Copy out the lines that have "names" in them.

* **RECORDS TO PROCESS**:
____
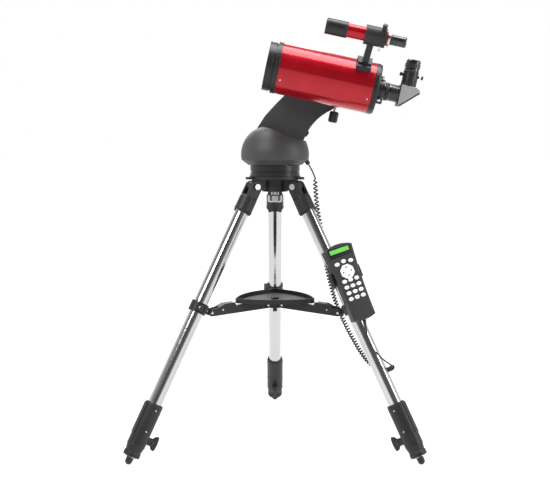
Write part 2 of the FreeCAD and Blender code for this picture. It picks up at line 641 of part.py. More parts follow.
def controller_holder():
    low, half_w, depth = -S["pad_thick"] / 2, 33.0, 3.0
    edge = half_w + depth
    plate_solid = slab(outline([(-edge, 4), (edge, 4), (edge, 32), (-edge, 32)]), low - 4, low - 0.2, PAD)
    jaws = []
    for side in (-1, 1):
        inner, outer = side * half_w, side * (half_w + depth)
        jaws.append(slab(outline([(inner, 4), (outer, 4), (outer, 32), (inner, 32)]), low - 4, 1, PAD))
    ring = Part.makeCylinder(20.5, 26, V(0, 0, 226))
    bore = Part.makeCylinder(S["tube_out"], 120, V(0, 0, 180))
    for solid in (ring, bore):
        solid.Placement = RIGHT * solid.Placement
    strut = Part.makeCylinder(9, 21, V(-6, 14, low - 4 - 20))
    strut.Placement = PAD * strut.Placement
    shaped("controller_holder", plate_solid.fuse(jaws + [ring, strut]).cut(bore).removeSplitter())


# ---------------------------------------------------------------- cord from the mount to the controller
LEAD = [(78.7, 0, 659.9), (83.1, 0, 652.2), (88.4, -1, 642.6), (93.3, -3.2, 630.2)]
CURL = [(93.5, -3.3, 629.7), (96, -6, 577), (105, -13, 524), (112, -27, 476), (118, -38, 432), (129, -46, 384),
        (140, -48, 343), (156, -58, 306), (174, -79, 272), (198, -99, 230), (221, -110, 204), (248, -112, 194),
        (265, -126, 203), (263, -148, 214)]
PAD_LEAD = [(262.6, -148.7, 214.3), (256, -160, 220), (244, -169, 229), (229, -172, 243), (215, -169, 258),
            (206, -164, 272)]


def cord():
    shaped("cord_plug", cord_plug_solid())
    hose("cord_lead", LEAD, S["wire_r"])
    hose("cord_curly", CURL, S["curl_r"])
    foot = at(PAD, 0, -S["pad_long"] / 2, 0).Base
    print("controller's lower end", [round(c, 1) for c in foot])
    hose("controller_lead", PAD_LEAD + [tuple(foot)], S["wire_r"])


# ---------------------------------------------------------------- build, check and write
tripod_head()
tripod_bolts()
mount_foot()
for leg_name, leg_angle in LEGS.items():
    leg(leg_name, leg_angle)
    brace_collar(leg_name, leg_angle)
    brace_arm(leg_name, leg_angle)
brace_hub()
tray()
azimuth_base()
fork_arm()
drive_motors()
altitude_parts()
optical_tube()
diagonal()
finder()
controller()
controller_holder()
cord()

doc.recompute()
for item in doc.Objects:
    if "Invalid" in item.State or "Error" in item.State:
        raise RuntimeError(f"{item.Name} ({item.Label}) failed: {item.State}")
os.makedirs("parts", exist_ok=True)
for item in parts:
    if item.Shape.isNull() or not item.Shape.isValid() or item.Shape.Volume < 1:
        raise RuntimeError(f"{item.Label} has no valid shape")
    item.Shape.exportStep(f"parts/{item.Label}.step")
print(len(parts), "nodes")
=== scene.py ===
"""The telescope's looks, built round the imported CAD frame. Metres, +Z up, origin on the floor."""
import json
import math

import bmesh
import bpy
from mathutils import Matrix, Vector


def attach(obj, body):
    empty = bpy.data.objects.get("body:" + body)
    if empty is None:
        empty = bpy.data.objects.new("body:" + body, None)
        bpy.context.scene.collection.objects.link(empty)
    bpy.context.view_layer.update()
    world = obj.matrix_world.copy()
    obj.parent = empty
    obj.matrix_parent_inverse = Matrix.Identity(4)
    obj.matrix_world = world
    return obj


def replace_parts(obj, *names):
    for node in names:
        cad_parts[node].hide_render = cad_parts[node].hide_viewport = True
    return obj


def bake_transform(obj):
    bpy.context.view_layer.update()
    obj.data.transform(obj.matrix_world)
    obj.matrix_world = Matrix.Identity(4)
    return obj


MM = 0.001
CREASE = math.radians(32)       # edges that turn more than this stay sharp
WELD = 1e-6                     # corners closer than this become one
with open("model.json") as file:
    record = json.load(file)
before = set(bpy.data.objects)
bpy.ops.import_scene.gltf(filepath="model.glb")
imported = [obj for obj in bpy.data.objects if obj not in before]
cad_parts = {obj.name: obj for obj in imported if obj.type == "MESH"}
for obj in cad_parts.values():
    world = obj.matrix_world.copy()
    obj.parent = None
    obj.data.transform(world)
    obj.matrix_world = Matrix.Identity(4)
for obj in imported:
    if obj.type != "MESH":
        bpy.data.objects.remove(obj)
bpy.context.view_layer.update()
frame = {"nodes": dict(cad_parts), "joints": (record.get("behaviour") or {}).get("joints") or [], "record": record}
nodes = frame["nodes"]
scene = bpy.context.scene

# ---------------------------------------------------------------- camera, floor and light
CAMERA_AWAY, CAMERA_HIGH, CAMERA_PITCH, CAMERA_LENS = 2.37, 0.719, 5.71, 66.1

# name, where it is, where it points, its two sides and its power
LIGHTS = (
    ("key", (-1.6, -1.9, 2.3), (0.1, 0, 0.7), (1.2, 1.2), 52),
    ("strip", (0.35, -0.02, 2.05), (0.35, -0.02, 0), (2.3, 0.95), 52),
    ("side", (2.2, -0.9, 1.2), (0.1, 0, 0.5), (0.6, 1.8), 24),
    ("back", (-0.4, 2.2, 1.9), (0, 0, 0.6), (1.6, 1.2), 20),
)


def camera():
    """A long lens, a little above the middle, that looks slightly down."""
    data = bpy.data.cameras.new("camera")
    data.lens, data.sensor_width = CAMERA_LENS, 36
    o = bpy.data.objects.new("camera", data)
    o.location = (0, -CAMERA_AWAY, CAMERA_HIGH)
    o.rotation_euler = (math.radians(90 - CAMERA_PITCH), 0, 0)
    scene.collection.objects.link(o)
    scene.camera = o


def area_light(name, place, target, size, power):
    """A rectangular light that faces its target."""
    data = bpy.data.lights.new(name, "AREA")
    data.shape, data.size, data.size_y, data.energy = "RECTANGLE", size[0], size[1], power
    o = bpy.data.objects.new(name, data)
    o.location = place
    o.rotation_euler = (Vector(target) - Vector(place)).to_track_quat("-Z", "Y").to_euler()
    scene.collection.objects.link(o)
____
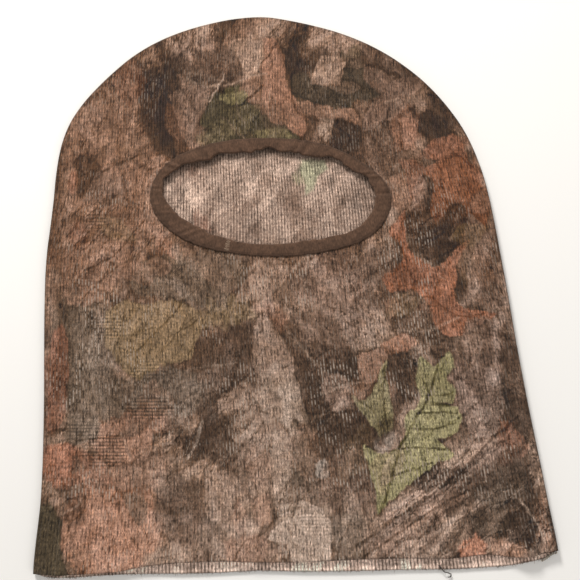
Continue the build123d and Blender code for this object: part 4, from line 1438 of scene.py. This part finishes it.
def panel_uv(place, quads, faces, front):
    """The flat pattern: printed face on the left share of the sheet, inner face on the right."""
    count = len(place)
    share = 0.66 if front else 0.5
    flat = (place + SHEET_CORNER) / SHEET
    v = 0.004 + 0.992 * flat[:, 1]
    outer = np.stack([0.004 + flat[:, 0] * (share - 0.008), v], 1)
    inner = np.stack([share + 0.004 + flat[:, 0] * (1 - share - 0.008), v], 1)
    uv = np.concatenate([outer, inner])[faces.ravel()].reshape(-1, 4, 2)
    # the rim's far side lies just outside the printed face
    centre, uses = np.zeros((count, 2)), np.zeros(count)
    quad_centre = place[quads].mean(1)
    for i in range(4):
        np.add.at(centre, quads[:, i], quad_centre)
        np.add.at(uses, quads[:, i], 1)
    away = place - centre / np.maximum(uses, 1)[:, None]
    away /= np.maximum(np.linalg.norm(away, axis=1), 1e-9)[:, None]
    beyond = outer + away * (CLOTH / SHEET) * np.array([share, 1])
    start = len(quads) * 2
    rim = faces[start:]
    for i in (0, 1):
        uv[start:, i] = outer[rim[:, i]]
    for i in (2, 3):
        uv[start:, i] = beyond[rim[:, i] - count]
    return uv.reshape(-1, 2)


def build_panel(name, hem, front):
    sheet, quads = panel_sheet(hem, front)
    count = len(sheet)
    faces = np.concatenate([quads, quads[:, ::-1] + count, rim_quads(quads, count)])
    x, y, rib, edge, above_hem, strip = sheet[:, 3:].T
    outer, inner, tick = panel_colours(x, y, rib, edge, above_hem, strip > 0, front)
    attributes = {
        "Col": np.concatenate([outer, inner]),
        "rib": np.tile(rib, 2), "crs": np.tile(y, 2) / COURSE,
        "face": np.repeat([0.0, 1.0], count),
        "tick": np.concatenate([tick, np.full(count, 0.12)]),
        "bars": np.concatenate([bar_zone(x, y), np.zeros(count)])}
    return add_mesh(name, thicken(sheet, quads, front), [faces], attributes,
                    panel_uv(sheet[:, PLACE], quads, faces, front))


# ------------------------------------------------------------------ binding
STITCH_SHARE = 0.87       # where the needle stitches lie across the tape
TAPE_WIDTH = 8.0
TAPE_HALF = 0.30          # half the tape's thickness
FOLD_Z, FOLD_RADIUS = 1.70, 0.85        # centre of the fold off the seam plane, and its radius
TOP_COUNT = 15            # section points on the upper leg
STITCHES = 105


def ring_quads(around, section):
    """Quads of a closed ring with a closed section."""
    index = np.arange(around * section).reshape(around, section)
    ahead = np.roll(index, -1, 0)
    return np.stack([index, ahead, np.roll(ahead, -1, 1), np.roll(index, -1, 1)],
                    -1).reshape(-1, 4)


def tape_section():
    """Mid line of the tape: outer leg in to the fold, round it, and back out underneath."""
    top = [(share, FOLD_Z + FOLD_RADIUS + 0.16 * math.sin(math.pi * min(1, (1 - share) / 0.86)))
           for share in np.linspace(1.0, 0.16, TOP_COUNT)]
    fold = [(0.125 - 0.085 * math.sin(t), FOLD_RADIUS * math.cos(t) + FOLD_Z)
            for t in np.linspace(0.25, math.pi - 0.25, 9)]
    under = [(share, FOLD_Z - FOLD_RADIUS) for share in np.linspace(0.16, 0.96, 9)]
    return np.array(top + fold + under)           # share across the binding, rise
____
* **FINAL RESULT**:
def replace_parts(obj, *names):
    for node in names:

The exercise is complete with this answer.